Every line of the material below should be repeated exactly.

--- The records ---
-----

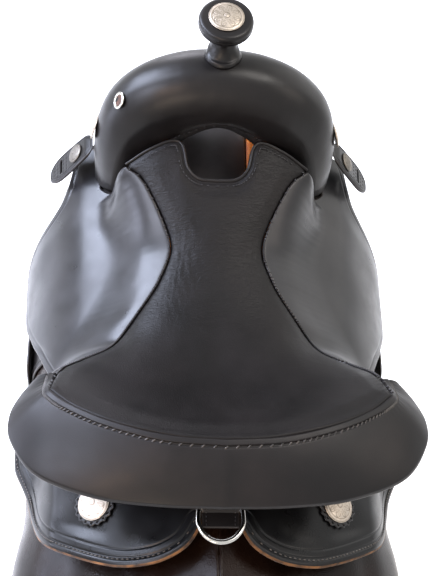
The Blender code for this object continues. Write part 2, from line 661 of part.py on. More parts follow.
def tube(name, outer, inner, material):
    """A closed wall between two lofts of equal rings, open at both ends."""
    count, around, _ = outer.shape
    points = np.concatenate([outer.reshape(-1, 3), inner.reshape(-1, 3)])
    shift = count * around
    faces = []
    for j in range(count - 1):
        for i in range(around):
            k = (i + 1) % around
            a, b = j * around + i, j * around + k
            for corner in ((a, b, b + around), (a, b + around, a + around)):
                faces.append(corner)
                faces.append(tuple(shift + p for p in reversed(corner)))
    for j in (0, count - 1):
        for i in range(around):
            a, b = j * around + i, j * around + (i + 1) % around
            faces.append((a, b, shift + b, shift + a))
    return add_solid(name, points, faces, material)


tube("swell_cover", swell_rings(0.0, 0.0060), swell_rings(SWELL_LEATHER, 0.0060), "seat_leather")
loft("fork", swell_rings(SWELL_LEATHER + GAP, 0.0010, sole=(0.7, 0.4, 0.1)), "rawhide")


# Horn
def height_on(solid, x, y, start=0.4):
    """Height of a solid's upper side under the point x, y."""
    hit, place, _, _ = solid.ray_cast((x, y, start), (0, 0, -1))
    return place[2] if hit else None


def horn_neck():
    """Leather-wrapped neck: a flared foot that follows the swell, a waist and a throat."""
    swell = bpy.data.objects["swell_cover"]
    turn = np.linspace(0, 2 * np.pi, 18, endpoint=False)
    circle = np.stack([np.cos(turn), np.sin(turn), 0 * turn], -1)
    rings = []
    for radius, lift in ((0.0030, 0.0014), (0.0080, 0.0014), (0.0130, 0.0014), (0.0185, 0.0014),
                         (0.0192, 0.0034), (0.0178, 0.0058)):
        ring = np.array(HORN_FOOT) + circle * radius
        for point in ring:
            point[2] = height_on(swell, point[0], point[1]) + lift
        rings.append(ring)
    crown = height_on(swell, 0.0, HORN_FOOT[1])
    throat = np.array(HORN_CAP_CENTRE) - (0, 0, HORN_CAP_THICK + GAP)
    neck = HORN_NECK_DIAMETER / 2
    for part, radius in ((0.30, neck * 1.16), (0.48, neck * 1.0), (0.66, neck * 0.98),
                         (0.82, neck * 1.08), (0.94, neck * 1.28), (1.0, neck * 1.45)):
        centre = np.array([0, HORN_FOOT[1], crown]) * (1 - part) + throat * part
        rings.append(centre + circle * radius)
    return loft("horn_neck", rings, "seat_leather")


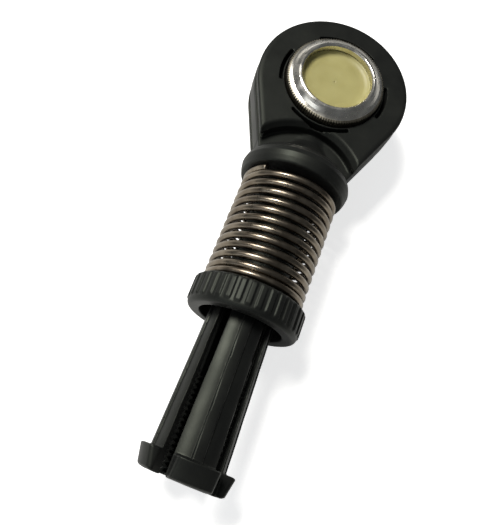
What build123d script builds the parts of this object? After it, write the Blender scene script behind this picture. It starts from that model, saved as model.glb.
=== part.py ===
"""Angle ball joint: snap-on cable end with a sprung lock collar. All lengths in mm.

Origin at the ball centre, +X along the shank to the cable, +Z out of the closed face.
"""
import math
import os

from build123d import *

os.makedirs("parts", exist_ok=True)

# --- ball socket -------------------------------------------------------------
ball_dia = 13.0            # standard 13 mm ball stud
ball_fit = 0.08            # spherical running clearance
snap_mouth_dia = ball_dia - 0.8   # the ball snaps past this edge
seat_outer_r = 8.8
seat_fit = 0.02            # seat pressed into the sleeve
sleeve_fit = 0.02          # sleeve moulded into the housing
sleeve_r = 9.98            # turned wall above the knurl
sleeve_knurl_r = 10.6
sleeve_knurl_top = 6.7
sleeve_shoulder_z = 7.5
sleeve_rim_r = 7.4
sleeve_rim_z = 8.85
sleeve_bottom_z = -6.9
sleeve_bottom_lip = 0.8
sleeve_bottom_r = 7.9
seat_top_z = 7.3           # closed face, recessed behind the rolled rim
lead_in_r = 7.3

# --- housing eye -------------------------------------------------------------
eye_r = 16.3
eye_half = 6.0
eye_taper = 23.0           # half angle of the tapered flanks
eye_end_x = 20.6
face_round = (1.1, 0.5)    # rounded border of each face, width and depth
flank_groove_w = 2.0
flank_groove_z = 2.2
flank_groove_depth = 0.9
arch_r = 13.4              # arched lower end of both face plates
arch_x = 24.5
web_half = 3.6
slot_r = 11.4              # four slots cored round the sleeve
slot_w = 0.75
slot_depth = 3.2
slot_long = 63.0
slot_short = 38.0

# --- neck, flange and shank --------------------------------------------------
neck_x = 12.4
neck_r = 4.9
flange_x = 19.5
flange_seat_x = 24.4
flange_r = 11.4
flange_top_r = 9.85
flange_seat_r = 10.8
shank_r = 6.05             # over the ribs, at the root of the jaws
shank_end_r = 6.98         # over the ribs, at the feet
shank_root_x = 46.0
rib_w = 1.9
rib_h = 0.35
jaw_slot_w = 2.3
jaw_turn = 6.5               # ribs and cuts are set round from the eye by this angle
feet_turn = 10.5
jaw_slot_x = 44.0
rod_bore_r = 4.1             # pilot bore, above the jaws
rod_bore_x = 29.0
rod_relief_r = 4.95          # clear of the rod from the root of the jaws to the teeth
rod_relief_end = 65.2
tooth_crest_r = 4.45
tooth_depth = 0.8
tooth_pitch = 1.04
tooth_count = 17
foot_x = 79.6
foot_end_x = 83.4
foot_r = 8.7
foot_end_r = 7.95
foot_half_w = 3.9

# --- spring ------------------------------------------------------------------
spring_r = 10.0
wire_r = 0.7
turns_top = 1.0
turns_active = 9.9
turns_bottom = 1.3
closed_pitch = 2 * wire_r + 0.03
spring_start_deg = 134.0   # cut end, seen front left

# --- lock collar -------------------------------------------------------------
collar_x = 48.6
collar_len = 5.8
collar_r = 10.85
collar_rib_h = 0.25
collar_rib_w = 1.05
collar_ribs = 36
collar_rib_end = 53.3
collar_top_round = 0.4
collar_base_round = 1.0
collar_hole_r = 8.2
collar_guide_r = 7.3
collar_guide_len = 1.8
collar_mark_deg = 14.0
collar_mark = (0.45, 0.3)  # index notch in the end face, width and depth


def eye_outline(radius):
    """Round eye with two tangent flanks running down to the shank."""
    a = math.radians(eye_taper)
    tx, ty = radius * math.sin(a), radius * math.cos(a)
    end_y = (radius - eye_end_x * math.sin(a)) / math.cos(a)
    with BuildSketch() as outline:
        Circle(radius)
        with BuildLine():
            Polyline((tx, ty), (eye_end_x, end_y), (eye_end_x, -end_y), (tx, -ty), close=True)
        make_face()
    return outline.sketch


def cross_section(width, turn):
    """Four-armed cross seen along the shank, set round by an angle."""
    with BuildSketch(Plane.YZ) as cross:
        Rectangle(width, 40, rotation=-turn)
        Rectangle(40, width, rotation=-turn)
    return cross.sketch


# --- housing -----------------------------------------------------------------
with BuildPart() as ribs:
    with BuildSketch(Plane.XY):
        with BuildLine():
            Polyline((flange_x + 2, 0), (flange_x + 2, shank_r), (shank_root_x, shank_r),
                     (foot_x + 0.5, shank_end_r), (foot_x + 0.5, 0), close=True)
        make_face()
    revolve(axis=Axis.X)
    with BuildSketch(Plane.YZ):
        add(cross_section(rib_w, jaw_turn))
    extrude(amount=foot_end_x, mode=Mode.INTERSECT)

with BuildPart() as feet:
    with BuildSketch(Plane.XY):
        with BuildLine():
            Polyline((foot_x, 5.6), (foot_x, foot_r - 0.2), (foot_x + 0.2, foot_r),
                     (foot_end_x - 0.4, foot_end_r), (foot_end_x, foot_end_r - 0.4),
                     (foot_end_x, 5.6), close=True)
        make_face()
    revolve(axis=Axis.X)
    with BuildSketch(Plane.YZ):
        add(cross_section(2 * foot_half_w, feet_turn))
    extrude(amount=foot_end_x, mode=Mode.INTERSECT)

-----

--- Result of the exercise ---
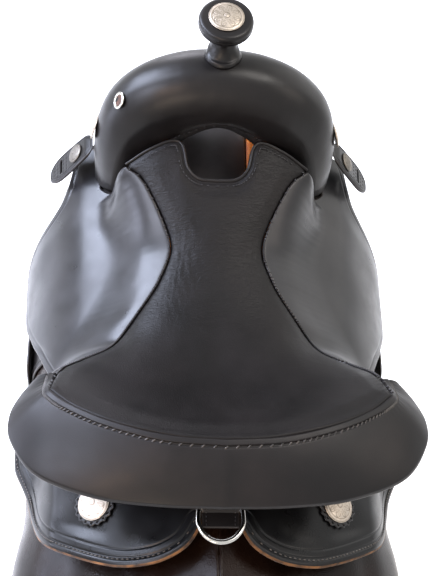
The Blender code for this object continues. Write part 2, from line 661 of part.py on. More parts follow.
def tube(name, outer, inner, material):
    """A closed wall between two lofts of equal rings, open at both ends."""
    count, around, _ = outer.shape
    points = np.concatenate([outer.reshape(-1, 3), inner.reshape(-1, 3)])
    shift = count * around
    faces = []
    for j in range(count - 1):
        for i in range(around):
            k = (i + 1) % around
            a, b = j * around + i, j * around + k
            for corner in ((a, b, b + around), (a, b + around, a + around)):
                faces.append(corner)
                faces.append(tuple(shift + p for p in reversed(corner)))
    for j in (0, count - 1):
        for i in range(around):
            a, b = j * around + i, j * around + (i + 1) % around
            faces.append((a, b, shift + b, shift + a))
    return add_solid(name, points, faces, material)


tube("swell_cover", swell_rings(0.0, 0.0060), swell_rings(SWELL_LEATHER, 0.0060), "seat_leather")
loft("fork", swell_rings(SWELL_LEATHER + GAP, 0.0010, sole=(0.7, 0.4, 0.1)), "rawhide")


# Horn
def height_on(solid, x, y, start=0.4):
    """Height of a solid's upper side under the point x, y."""
    hit, place, _, _ = solid.ray_cast((x, y, start), (0, 0, -1))
    return place[2] if hit else None


def horn_neck():
    """Leather-wrapped neck: a flared foot that follows the swell, a waist and a throat."""
    swell = bpy.data.objects["swell_cover"]
    turn = np.linspace(0, 2 * np.pi, 18, endpoint=False)
    circle = np.stack([np.cos(turn), np.sin(turn), 0 * turn], -1)
    rings = []
    for radius, lift in ((0.0030, 0.0014), (0.0080, 0.0014), (0.0130, 0.0014), (0.0185, 0.0014),
                         (0.0192, 0.0034), (0.0178, 0.0058)):
        ring = np.array(HORN_FOOT) + circle * radius
        for point in ring:
            point[2] = height_on(swell, point[0], point[1]) + lift
        rings.append(ring)
    crown = height_on(swell, 0.0, HORN_FOOT[1])
    throat = np.array(HORN_CAP_CENTRE) - (0, 0, HORN_CAP_THICK + GAP)
    neck = HORN_NECK_DIAMETER / 2
    for part, radius in ((0.30, neck * 1.16), (0.48, neck * 1.0), (0.66, neck * 0.98),
                         (0.82, neck * 1.08), (0.94, neck * 1.28), (1.0, neck * 1.45)):
        centre = np.array([0, HORN_FOOT[1], crown]) * (1 - part) + throat * part
        rings.append(centre + circle * radius)
    return loft("horn_neck", rings, "seat_leather")


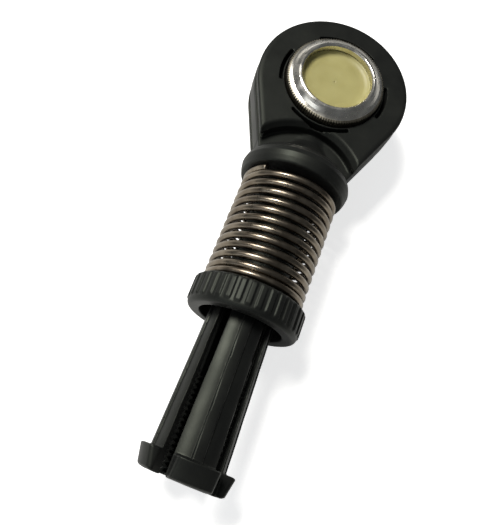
What build123d script builds the parts of this object? After it, write the Blender scene script behind this picture. It starts from that model, saved as model.glb.
=== part.py ===
"""Angle ball joint: snap-on cable end with a sprung lock collar. All lengths in mm.

Origin at the ball centre, +X along the shank to the cable, +Z out of the closed face.
"""
import math
import os

from build123d import *

os.makedirs("parts", exist_ok=True)

# --- ball socket -------------------------------------------------------------
ball_dia = 13.0            # standard 13 mm ball stud
ball_fit = 0.08            # spherical running clearance
snap_mouth_dia = ball_dia - 0.8   # the ball snaps past this edge
seat_outer_r = 8.8
seat_fit = 0.02            # seat pressed into the sleeve
sleeve_fit = 0.02          # sleeve moulded into the housing
sleeve_r = 9.98            # turned wall above the knurl
sleeve_knurl_r = 10.6
sleeve_knurl_top = 6.7
sleeve_shoulder_z = 7.5
sleeve_rim_r = 7.4
sleeve_rim_z = 8.85
sleeve_bottom_z = -6.9
sleeve_bottom_lip = 0.8
sleeve_bottom_r = 7.9
seat_top_z = 7.3           # closed face, recessed behind the rolled rim
lead_in_r = 7.3

# --- housing eye -------------------------------------------------------------
eye_r = 16.3
eye_half = 6.0
eye_taper = 23.0           # half angle of the tapered flanks
eye_end_x = 20.6
face_round = (1.1, 0.5)    # rounded border of each face, width and depth
flank_groove_w = 2.0
flank_groove_z = 2.2
flank_groove_depth = 0.9
arch_r = 13.4              # arched lower end of both face plates
arch_x = 24.5
web_half = 3.6
slot_r = 11.4              # four slots cored round the sleeve
slot_w = 0.75
slot_depth = 3.2
slot_long = 63.0
slot_short = 38.0

# --- neck, flange and shank --------------------------------------------------
neck_x = 12.4
neck_r = 4.9
flange_x = 19.5
flange_seat_x = 24.4
flange_r = 11.4
flange_top_r = 9.85
flange_seat_r = 10.8
shank_r = 6.05             # over the ribs, at the root of the jaws
shank_end_r = 6.98         # over the ribs, at the feet
shank_root_x = 46.0
rib_w = 1.9
rib_h = 0.35
jaw_slot_w = 2.3
jaw_turn = 6.5               # ribs and cuts are set round from the eye by this angle
feet_turn = 10.5
jaw_slot_x = 44.0
rod_bore_r = 4.1             # pilot bore, above the jaws
rod_bore_x = 29.0
rod_relief_r = 4.95          # clear of the rod from the root of the jaws to the teeth
rod_relief_end = 65.2
tooth_crest_r = 4.45
tooth_depth = 0.8
tooth_pitch = 1.04
tooth_count = 17
foot_x = 79.6
foot_end_x = 83.4
foot_r = 8.7
foot_end_r = 7.95
foot_half_w = 3.9

# --- spring ------------------------------------------------------------------
spring_r = 10.0
wire_r = 0.7
turns_top = 1.0
turns_active = 9.9
turns_bottom = 1.3
closed_pitch = 2 * wire_r + 0.03
spring_start_deg = 134.0   # cut end, seen front left

# --- lock collar -------------------------------------------------------------
collar_x = 48.6
collar_len = 5.8
collar_r = 10.85
collar_rib_h = 0.25
collar_rib_w = 1.05
collar_ribs = 36
collar_rib_end = 53.3
collar_top_round = 0.4
collar_base_round = 1.0
collar_hole_r = 8.2
collar_guide_r = 7.3
collar_guide_len = 1.8
collar_mark_deg = 14.0
collar_mark = (0.45, 0.3)  # index notch in the end face, width and depth


def eye_outline(radius):
    """Round eye with two tangent flanks running down to the shank."""
    a = math.radians(eye_taper)
    tx, ty = radius * math.sin(a), radius * math.cos(a)
    end_y = (radius - eye_end_x * math.sin(a)) / math.cos(a)
    with BuildSketch() as outline:
        Circle(radius)
        with BuildLine():
            Polyline((tx, ty), (eye_end_x, end_y), (eye_end_x, -end_y), (tx, -ty), close=True)
        make_face()
    return outline.sketch


def cross_section(width, turn):
    """Four-armed cross seen along the shank, set round by an angle."""
    with BuildSketch(Plane.YZ) as cross:
        Rectangle(width, 40, rotation=-turn)
        Rectangle(40, width, rotation=-turn)
    return cross.sketch


# --- housing -----------------------------------------------------------------
with BuildPart() as ribs:
    with BuildSketch(Plane.XY):
        with BuildLine():
            Polyline((flange_x + 2, 0), (flange_x + 2, shank_r), (shank_root_x, shank_r),
                     (foot_x + 0.5, shank_end_r), (foot_x + 0.5, 0), close=True)
        make_face()
    revolve(axis=Axis.X)
    with BuildSketch(Plane.YZ):
        add(cross_section(rib_w, jaw_turn))
    extrude(amount=foot_end_x, mode=Mode.INTERSECT)

with BuildPart() as feet:
    with BuildSketch(Plane.XY):
        with BuildLine():
            Polyline((foot_x, 5.6), (foot_x, foot_r - 0.2), (foot_x + 0.2, foot_r),
                     (foot_end_x - 0.4, foot_end_r), (foot_end_x, foot_end_r - 0.4),
                     (foot_end_x, 5.6), close=True)
        make_face()
    revolve(axis=Axis.X)
    with BuildSketch(Plane.YZ):
        add(cross_section(2 * foot_half_w, feet_turn))
    extrude(amount=foot_end_x, mode=Mode.INTERSECT)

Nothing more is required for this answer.